Jeżeli już miałbym kogoś wywołać do tablicy, to ani znających się zwykle na wszystkim dziennikarzy, ani rodzimych piłkarskich fachowców, ani zwykłych śmiertelników. W kwestii płaczu najbardziej histeryczni stają się psychologowie, i nic dziwnego. Niektórzy z nich - jak Daria Abramowicz ze sztabu Igi Świątek – postulują wręcz zostawić temat wyłącznie ekspertom, znaczy sobie, a opierający swoje sądy na stereotypach „kanapowcy” niech potulnie słuchają i się edukują.

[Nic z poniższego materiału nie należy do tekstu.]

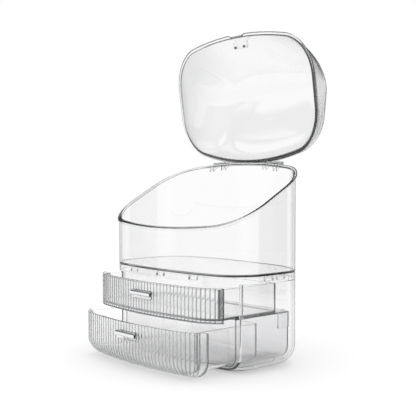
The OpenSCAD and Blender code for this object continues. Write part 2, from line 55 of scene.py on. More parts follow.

Jestem pełen atencji dla wiedzy i nauki. Z przyjemnością przeczytałem choćby wynurzenia innego z psychologów sportu, włącznie z analizą kulturową Portugalczyków jako nacji - ludzi mądrych zawsze warto posłuchać. Ale jako „kanapowiec” śmiem twierdzić, że łzy Ronaldo znajdą powszechne zrozumienie bez pouczeń z pozycji katedry wspartej szemranym poczuciem pociągania za sznurki w światowym tenisie i z nosem uderzającym o daszek bejsbolówki.